The heat of vaporization of benzene, C6H6, is 30.8kJ/mol at its boiling point of 80.1 degrees celsius. How much energy in the form of heat is required to vaporize 102g of benzene at its boiling point?
I know that the answer is 24.2kJ but i am not sure how to get this.
Beb
ano sagot?
To calculate the amount of energy required to vaporize a given mass of benzene, we can use the equation:
q = m * ΔHvap
Where:
- q is the amount of heat energy required (in joules)
- m is the mass of benzene (in grams)
- ΔHvap is the heat of vaporization of benzene (in joules per gram)

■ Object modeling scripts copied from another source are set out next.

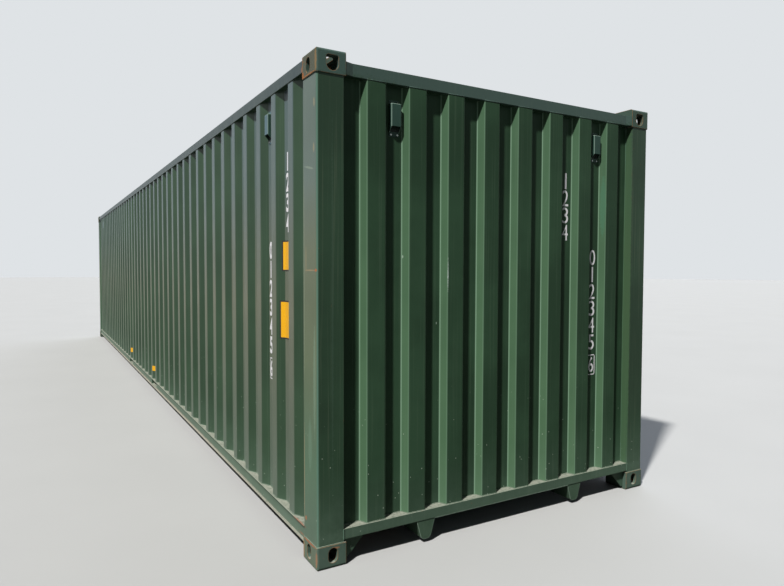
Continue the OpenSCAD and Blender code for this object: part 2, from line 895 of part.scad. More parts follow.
place_casting(1, -1, false);  // casting_bottom_front_right
place_casting(1, 1, false);  // casting_bottom_front_left
place_casting(-1, -1, false);  // casting_bottom_rear_right
place_casting(-1, 1, false);  // casting_bottom_rear_left
place_casting(1, -1, true);  // casting_top_front_right
place_casting(1, 1, true);  // casting_top_front_left
place_casting(-1, -1, true);  // casting_top_rear_right
place_casting(-1, 1, true);  // casting_top_rear_left
posts_front();
posts_rear();
front_sill();
front_top_rail();
sill_gussets();
door_sill();
door_header();
door_corner_blocks();
bottom_rail();  // bottom_rail_right
mirror([0, 1, 0]) bottom_rail();  // bottom_rail_left
top_rails();
front_wall();
side_wall();  // side_wall_right
mirror([0, 1, 0]) side_wall();  // side_wall_left
roof();
roof_end_plates();
floor();
cross_members();
tunnel_bows();
tunnel_beams();
tunnel_deck();
fork_pockets();
door_frame();  // door_frame_right
mirror([0, 1, 0]) door_frame();  // door_frame_left
door_panel();  // door_panel_right
mirror([0, 1, 0]) door_panel();  // door_panel_left
door_seals();
lock_rods();
rod_guides();
lock_keepers();
door_handles();
handle_catches();
hinge_lugs();
hinge_straps();
wall_vents();
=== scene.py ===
import json
import math

import bmesh
import bpy
from mathutils import Matrix, Vector


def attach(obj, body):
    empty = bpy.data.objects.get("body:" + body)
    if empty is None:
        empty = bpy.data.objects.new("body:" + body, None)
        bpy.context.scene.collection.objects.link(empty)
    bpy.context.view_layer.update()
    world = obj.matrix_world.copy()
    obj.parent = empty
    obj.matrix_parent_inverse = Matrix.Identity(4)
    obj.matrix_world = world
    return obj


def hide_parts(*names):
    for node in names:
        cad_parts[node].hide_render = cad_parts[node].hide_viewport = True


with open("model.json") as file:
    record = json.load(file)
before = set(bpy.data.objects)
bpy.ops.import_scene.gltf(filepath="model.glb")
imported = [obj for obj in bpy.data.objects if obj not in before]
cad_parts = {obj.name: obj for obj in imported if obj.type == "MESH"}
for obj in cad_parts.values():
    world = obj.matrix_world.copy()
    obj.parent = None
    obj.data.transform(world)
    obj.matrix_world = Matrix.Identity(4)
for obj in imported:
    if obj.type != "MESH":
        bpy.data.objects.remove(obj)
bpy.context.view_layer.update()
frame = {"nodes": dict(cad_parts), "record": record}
nodes = frame["nodes"]
scene = bpy.context.scene

# all sizes are in metres; the castings end at castX, castY, castLow and castHigh
body = {"top": 2.591, "castX": 5.918, "castY": 1.057, "castLow": 0.118, "castHigh": 2.473}
sides = ((-1, "right"), (1, "left"))

print("camera")


def makeCamera(view):
    yaw, pitch, roll = (math.radians(view[key]) for key in ("yaw", "pitch", "roll"))
    ahead = Vector((math.cos(yaw) * math.cos(pitch), math.sin(yaw) * math.cos(pitch), math.sin(pitch)))
    level = Vector((math.sin(yaw), -math.cos(yaw), 0))
    rise = level.cross(ahead)
    right = level * math.cos(roll) + rise * math.sin(roll)
    up = rise * math.cos(roll) - level * math.sin(roll)
    data = bpy.data.cameras.new("camera")
    data.sensor_fit = "HORIZONTAL"
    data.sensor_width = 36
    data.lens = view["focal"] / view["width"] * data.sensor_width
    data.shift_x = (view["width"] / 2 - view["middle"][0]) / view["width"]
    data.shift_y = (view["middle"][1] - view["height"] / 2) / view["width"]
    data.clip_start = 0.1
    data.clip_end = 400
    camera = bpy.data.objects.new("camera", data)
    turn = Matrix((right, up, -ahead)).transposed()
    camera.matrix_world = Matrix.Translation(view["place"]) @ turn.to_4x4()
    scene.collection.objects.link(camera)
    scene.camera = camera


# the photograph's view: place and turns of the camera, focal length and middle in pixels
makeCamera({
    "place": (8.938, -2.3956, 1.5218), "yaw": 149.047, "pitch": -2.251, "roll": 0.21,
    "focal": 621.18, "middle": (408.52, 291.97), "width": 784, "height": 586,
})
scene.view_settings.view_transform = "Standard"

print("materials")


def linear(code):
    # sRGB hex to the linear colour that shaders work in
    parts = [int(code[i:i + 2], 16) / 255 for i in (1, 3, 5)]
    return tuple(v / 12.92 if v < 0.04045 else ((v + 0.055) / 1.055) ** 2.4 for v in parts) + (1.0,)


def addNode(tree, kind, settings=None, **inputs):
    # an input is named by its socket, or by its number as i0, i1; it takes a link or a value
    made = tree.nodes.new("ShaderNode" + kind)
    for key, value in (settings or {}).items():
        setattr(made, key, value)
    for key, value in inputs.items():
        numbered = key[0] == "i" and key[1:].isdigit()
        socket = made.inputs[int(key[1:]) if numbered else key.replace("_", " ")]
        if isinstance(value, bpy.types.NodeSocket):
            tree.links.new(value, socket)
        else:
            socket.default_value = value
    return made


def newMaterial(name):
    made = bpy.data.materials.new(name)
    made.use_nodes = True
    tree = made.node_tree
    tree.nodes.clear()
    shader = addNode(tree, "BsdfPrincipled")
    addNode(tree, "OutputMaterial", Surface=shader.outputs[0])
    return made, tree, shader


def noise(tree, place, perMetre, detail=4.0, rough=0.55, stretch=None):
    if stretch:
        place = addNode(tree, "Mapping", Vector=place, Scale=stretch).outputs[0]
    made = addNode(tree, "TexNoise", Vector=place, Scale=perMetre, Detail=detail, Roughness=rough)
    return made.outputs["Fac"]


def ramp(tree, value, low, high):
    # soft step from 0 at low to 1 at high
    settings = {"interpolation_type": "SMOOTHSTEP"}
    return addNode(tree, "MapRange", settings, Value=value, From_Min=low, From_Max=high).outputs[0]


def scaled(tree, value, low, high, start=0.0, end=1.0):
    # straight line from low at start to high at end
    made = addNode(tree, "MapRange", Value=value, From_Min=start, From_Max=end, To_Min=low, To_Max=high)
    return made.outputs[0]


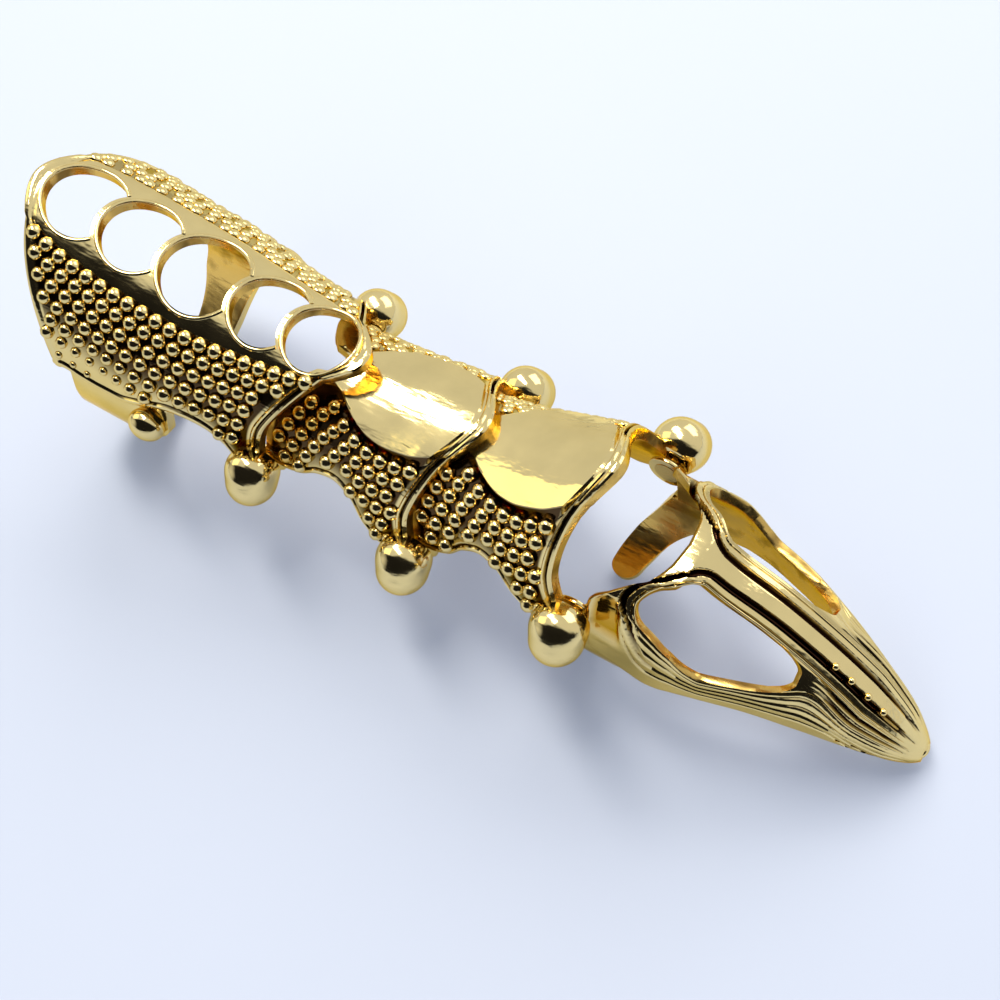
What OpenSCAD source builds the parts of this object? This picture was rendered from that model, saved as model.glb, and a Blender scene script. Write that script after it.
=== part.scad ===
/* [Plates] */
// Distance between two hinge axes along one plate
hinge_pitch = 15.95; // [15.5:0.05:16.5]
// Centre of the round ear boss from the middle plane
boss_y = 10; // [9.8:0.1:10.5]
// Radius of the round ear boss
boss_r = 2.25; // [2:0.05:2.5]
// Thickness of the cast walls
wall = 0.85; // [0.75:0.05:1]
// Height of one raised stud
stud_h = 0.42; // [0.2:0.02:0.5]

/* [Base plate] */
// Inner radius of the finger band
ring_r = 9; // [8.8:0.1:9.2]
// Width of the finger band under the finger
band_w = 4.3; // [4:0.1:5.5]
// Radius of the large holes along the crest
hole_r = 3.3; // [3:0.1:3.4]
// Reach of the base plate behind its hinge
base_reach = 26; // [25.5:0.05:27]
// Reach of the base tongue in front of its hinge
base_tongue = 8.15; // [7.8:0.05:8.5]

/* [Claw] */
// Reach of the claw tip in front of its hinge
claw_reach = 27.5; // [27.2:0.1:28]
// Half width of the claw at its hinge
claw_half = 7.7; // [7.6:0.05:7.75]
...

First, we need to convert the given mass of benzene from grams to moles. We can use the molar mass of benzene to do this:
Molar mass of C6H6 = (12.01 g/mol * 6) + (1.01 g/mol * 6) = 78.11 g/mol
Mass of benzene in moles = 102 g / 78.11 g/mol = 1.307 mol
Next, we can use the conversion factor of heat of vaporization to determine the amount of energy required to vaporize the given mass of benzene:
ΔHvap = 30.8 kJ/mol
ΔHvap = 30.8 kJ/1 mol
Now, we can calculate the amount of energy required:
q = m * ΔHvap
q = 1.307 mol * 30.8 kJ/mol
q = 40.1946 kJ
Finally, we need to convert the answer from kilojoules to kilojoules rounded to one decimal place:
q = 40.1946 kJ ≈ 40.2 kJ
So, the amount of energy required to vaporize 102g of benzene at its boiling point is approximately 40.2 kJ.
how many moles of benzene is in 102 g? Figure that out.
Now, energy=30.8kJ/mol * number of moles
which is not your "answer", which is wrong.